Scripts that build objects:

>>>>

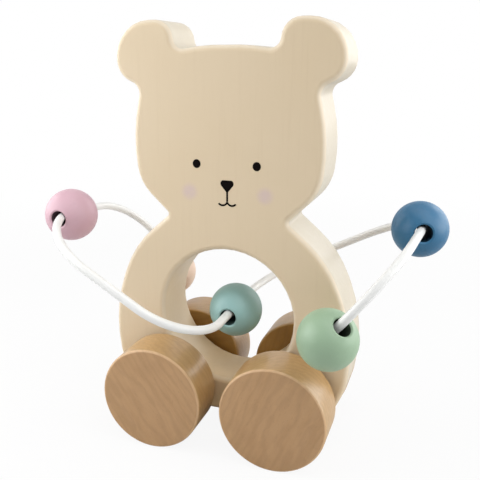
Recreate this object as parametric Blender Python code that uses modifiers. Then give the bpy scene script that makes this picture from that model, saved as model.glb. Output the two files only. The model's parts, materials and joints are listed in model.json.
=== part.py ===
"""A bear-shaped board on four wheels, with beads on a wire that loops through its belly.

Units are metres. X is the way the toy rolls, the bear's face looks along -Y and Z is up.
The origin is on the floor under the middle of the board.
"""

import math
from collections import namedtuple

import bmesh
import bpy
from mathutils import Matrix, Vector

# Wheels, axles and washers
WHEEL_RADIUS = 0.0225
WHEEL_WIDTH = 0.0192
WHEEL_EDGE = 0.0012
WHEEL_SPACING = 0.0086
WHEEL_BORE_DEPTH = 0.0120
AXLE_RADIUS = 0.0050
AXLE_PLAY = 0.0005
WASHER_RADIUS = 0.0090
WASHER_THICK = 0.0018

# Board
BOARD_THICK = 0.0255
BOARD_EDGE = 0.0026
AXLE_ABOVE_BASE = 0.0122
BELLY_RADIUS = 0.0295
BELLY_ABOVE_WHEELS = 0.0106

# Wire, with one half ending in the front of the right leg and one in the back of the left leg
WIRE_RADIUS = 0.0018
COATING_THICK = 0.00035
SOCKET_DEPTH = 0.0120
SOCKET_FROM_BELLY = {"front": 0.0105, "back": 0.0088}
SOCKET_DROP = {"front": 0.0035, "back": 0.0059}

# Beads
BEAD_RADIUS = 0.0118
BEAD_PLAY = 0.0017
BEAD_MOUTH = 0.0009

# Clearance between pieces that touch on the real toy
GAP = 0.0003

# Fineness of arcs and turned surfaces
ARC_TOLERANCE = 0.0001
LARGEST_ARC_STEP = math.radians(15)
WHEEL_STEPS = 36
BEAD_STEPS = 20
BEAD_ARC_STEPS = 10
DOWEL_STEPS = 20

# Places that follow from the sizes above
AXLE_HEIGHT = WHEEL_RADIUS
AXLE_X = WHEEL_RADIUS + WHEEL_SPACING / 2
BASE_HEIGHT = AXLE_HEIGHT - AXLE_ABOVE_BASE
BELLY_HEIGHT = 2 * WHEEL_RADIUS + BELLY_ABOVE_WHEELS
WHEEL_INNER_Y = BOARD_THICK / 2 + GAP + WASHER_THICK + GAP
BORE_RADIUS = WIRE_RADIUS + BEAD_PLAY

# Right half of the board's outline: across, height from the belly's centre, corner radius
HEAD_AND_BODY = (
    (0.0000, 0.1131, 0.0),
    (0.0119, 0.1127, 0.0905),
    (0.0220, 0.1109, 0.0045),
    (0.0229, 0.1230, 0.0088),
    (0.0490, 0.1229, 0.0150),
    (0.0482, 0.1007, 0.0097),
    (0.0377, 0.0967, 0.0048),
    (0.0425, 0.0765, 0.0719),
    (0.0396, 0.0559, 0.0200),
    (0.0260, 0.0431, 0.0015),
    (0.0438, 0.0279, 0.0483),
    (0.0560, -0.0037, 0.0690),
)
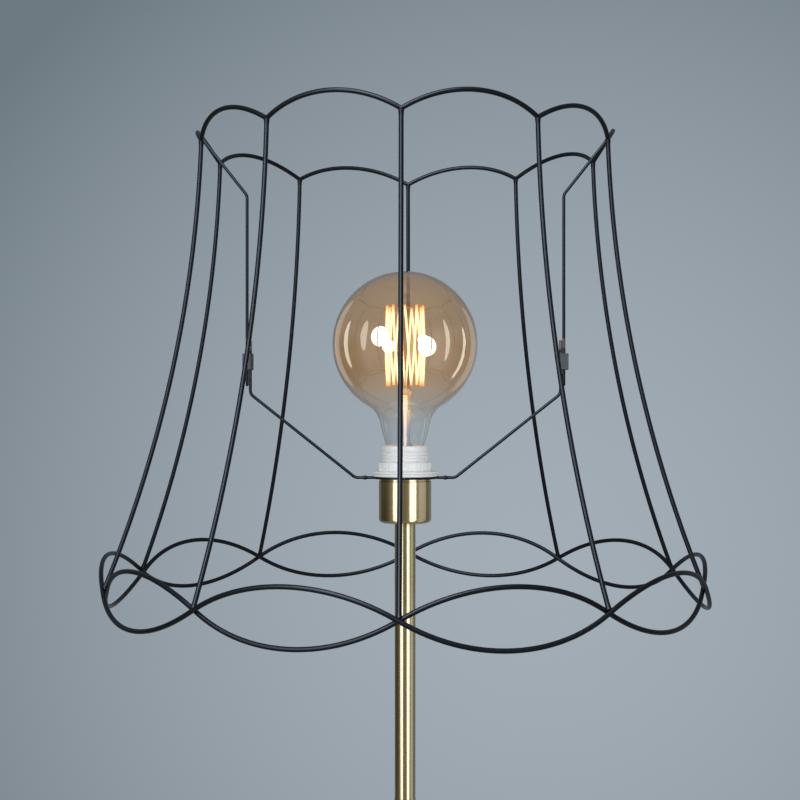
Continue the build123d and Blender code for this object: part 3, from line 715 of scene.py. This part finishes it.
def spaced(points, ends, count):
    """Points at even steps of length along a path, with extra ones near its ends, where it is welded."""
    along = lengths(points)
    near = np.linspace(0, 3 * weld_length, ends)
    even = np.linspace(0, along[-1], count)
    at = np.unique(np.concatenate([near, even, along[-1] - near]))
    return np.stack([np.interp(at, along, points[:, k]) for k in range(3)], axis=1)


def make_ribs():
    """Ten bowed wires, each an arc through its two ends and its waist."""
    for k in range(rib_count):
        turn = rib_step * k
        top = polar(cage_top_radius, turn, top_node_z - rib_top_trim)
        waist = polar(rib_waist_radius, turn, (top_node_z + bottom_node_z) / 2)
        bottom = polar(cage_bottom_radius, turn, bottom_node_z + rib_end_trim)
        path = spaced(arc_through(top, waist, bottom, 200), 8, 56)
        side = [math.cos(turn), math.sin(turn), 0]
        grid = swept(path, side, weld_radius(path, cage_wire_radius + cage_coat))
        node = f"rib_{k + 1:02d}"
        piece(node + "_wire", grid, coat, node)


def wire_loop(node, path):
    """Closed wire of the cage, mitred at its bends."""
    grid = swept(path, outwards(path), cage_wire_radius + cage_coat, closed=True)
    piece(node + "_wire", grid, coat, node, loop=True)


def make_top_ring():
    """Ten arcs, each from one rib's end over a scallop's top to the next."""
    arcs = []
    for k in range(rib_count):
        start = polar(cage_top_radius, rib_step * k, top_node_z)
        top = polar(scallop_radius, rib_step * (k + 0.5), scallop_z)
        end = polar(cage_top_radius, rib_step * (k + 1), top_node_z)
        arcs.append(arc_through(start, top, end, 33)[:-1])
    wire_loop("top_ring", np.vstack(arcs))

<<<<

> [What is being asked]:
Reproduce exactly the lines that run from the start of the records to the line with "from mathutils import Matrix, Vector", both included.

> [Exercise answer]:
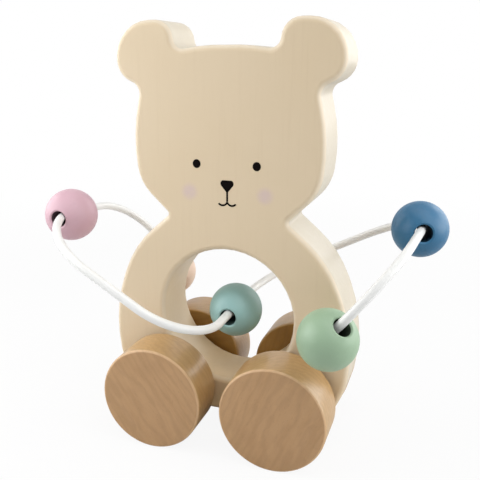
Recreate this object as parametric Blender Python code that uses modifiers. Then give the bpy scene script that makes this picture from that model, saved as model.glb. Output the two files only. The model's parts, materials and joints are listed in model.json.
=== part.py ===
"""A bear-shaped board on four wheels, with beads on a wire that loops through its belly.

Units are metres. X is the way the toy rolls, the bear's face looks along -Y and Z is up.
The origin is on the floor under the middle of the board.
"""

import math
from collections import namedtuple

import bmesh
import bpy
from mathutils import Matrix, Vector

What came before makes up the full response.